I cannot agree more with this statement. Most you see for sale are 45 year old buggies that need everything, and most built by people with limited mechanical and fabrication ability. A lot of first time buyers think that all buggies are the same, you just pick the color you want, and the price should be 4K to 10K. They keep it for less than a year and it's up for sale again, waiting for the next first time buyer. They never mention all the problems they had with it or the driving and handling problems. It is almost impossible to find a professionally built streetable Manx Dune Buggy. Plus, because of the junk out there, they seem too expensive. If you want to buy a buggy, drive them, look at them and compare, the differences are amazing! I own a good one and I love it.
Timinator
Posts: 14
Joined: Thu Aug 27, 2015 1:49 pm

Re: newbie buggy tips: truths about used buggys

Post by Timinator »

So true. Having owned one for 35 years I have to agree. Single best thing ever did to my buggy was taking the existing roll hoop/bar and tying it into the front of the pan down by your feet making a roll-cage. It went from a flexi-flyer ride to go-cart handling. Shift and brake linkage can be horror too if not done correctly. Big motors aren't really needed. Buggy's are light and don't need a lot of motor to move them along. I almost miss the easy, gentle driving 1500 single port motor that was in the buggy when I bought it. I changed it out for a fresh 2275 motor that's just not as fun and easy to drive anymore. Yea, it's fast as hell, but, as most of you know, they're not racecars so blinding acceleration isn't really needed.
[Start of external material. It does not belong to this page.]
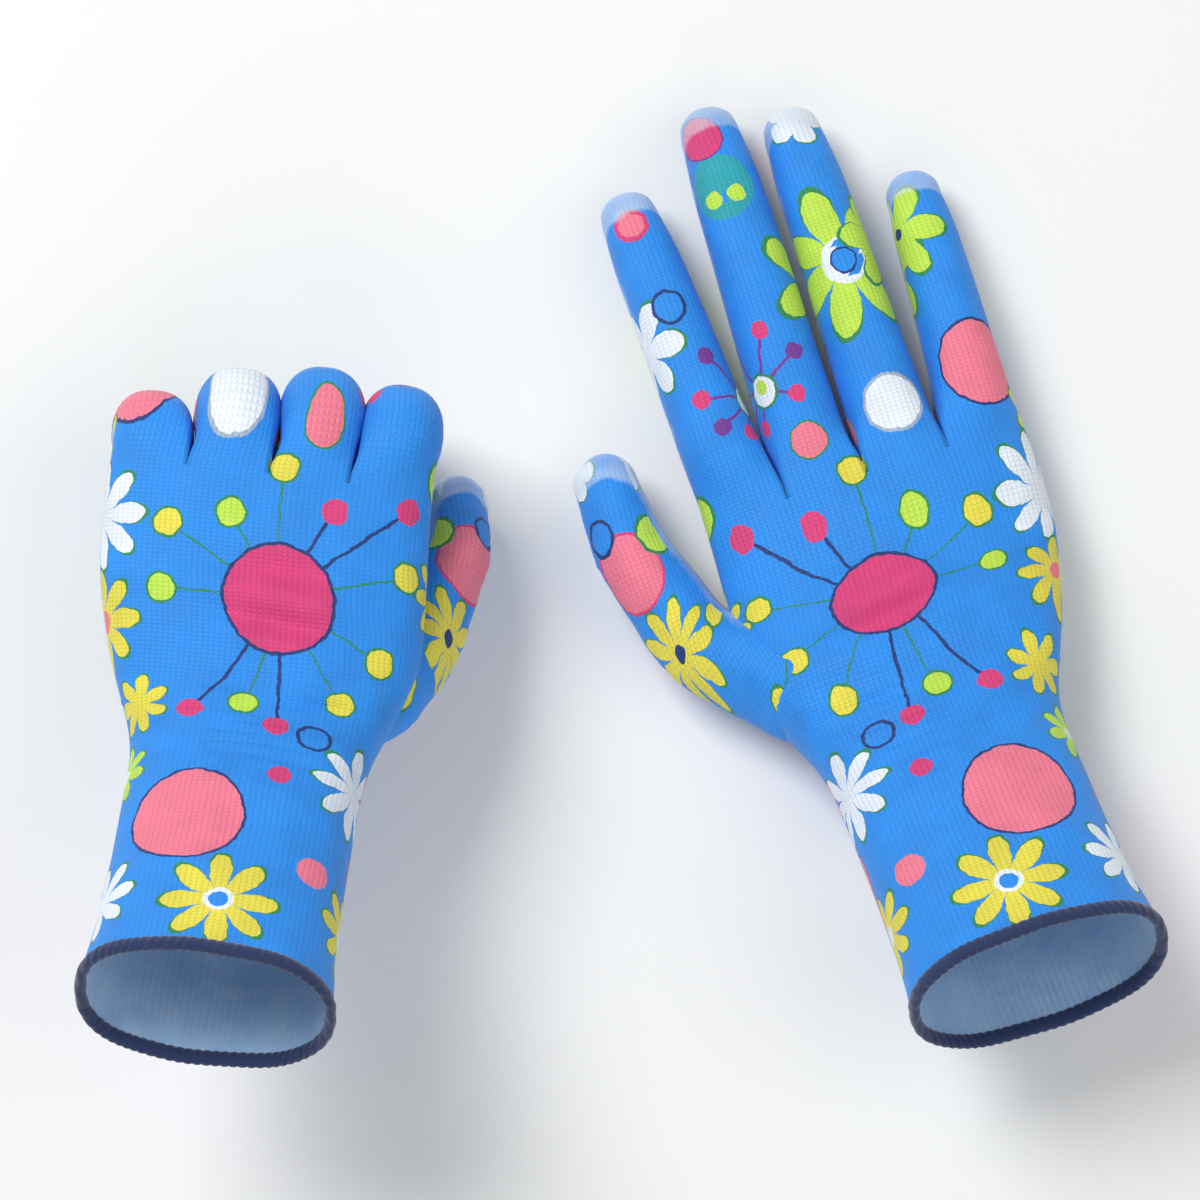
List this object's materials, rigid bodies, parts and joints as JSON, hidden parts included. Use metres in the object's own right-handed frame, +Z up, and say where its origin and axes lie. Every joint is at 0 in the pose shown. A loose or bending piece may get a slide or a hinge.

Oh, the new Willwood brakes on all 4 corners from AirKewld were a pretty amazing upgrade from the 1954 drum brakes I've been using for 35 years.
LEFTY
Posts: 5
Joined: Fri Nov 20, 2015 3:50 pm

Re: newbie buggy tips: truths about used buggys

Post by LEFTY »

Single best thing ever did to my buggy was taking the existing roll hoop/bar and tying it into the front of the pan down by your feet making a roll-cage. It went from a flexi-flyer ride to go-cart handling. Shift and brake linkage can be horror too if not done correctly. Big motors aren't really needed. Buggy's are light and don't need a lot of motor to move them along. I almost miss the easy, gentle driving 1500 single port motor that was in the buggy when I bought it. I changed it out for a fresh 2275 motor that's just not as fun and easy to drive anymore. Yea, it's fast as hell, but, as most of you know, they're not race cars so blinding acceleration isn't really needed.
A Beetle floorpan can be shortened and reinforced to work, but, what a job it is to do it correctly! Check out how a pan should be shortened, click on the link to Carolina Dune Buggies and scroll down: http://carolinadunebuggies.com/products ... -sandrail/ In recent years, you cannot find a Beetle floor pan that is cheap or rust free. I prefer the Berrien/Acme frame, they are only $1600, and they save a lot of time and aggravation.
A dune buggy only weighs 1350 lbs and your right, they don't need a lot of motor to move them along. I know from my drag racing and engine building experience that high performance/high horsepower equals high maintenance! If you want reliability, build a stock motor for your buggy.
Lee-Hoffer
Posts: 69
Joined: Thu Apr 01, 2010 5:00 am

Re: newbie buggy tips: truths about used buggys

Post by Lee-Hoffer »

One of the best things I did to my buggy was put a mild 1776 in it. The engine was built for reliability, with stock carb (re-jetted to match), stock cam, and CD ignition. It has stock rockers on solid shafts. Stock weight flywheel with counter-weighted crank. It's way smoother than the stock engine it replaced, and I now can climb grades on the freeway in fourth gear instead of having to downshift to third all the time. Since everything was balanced, I expect it to last longer than a typical stock engine. The full flow oil filtration should help with that as well.

Same as Timinator, the single best thing I did was go to a full cage. My buggy had a horrible shimmy at 60 MPH, and the stiffness the cage provided eliminated that issue 100%.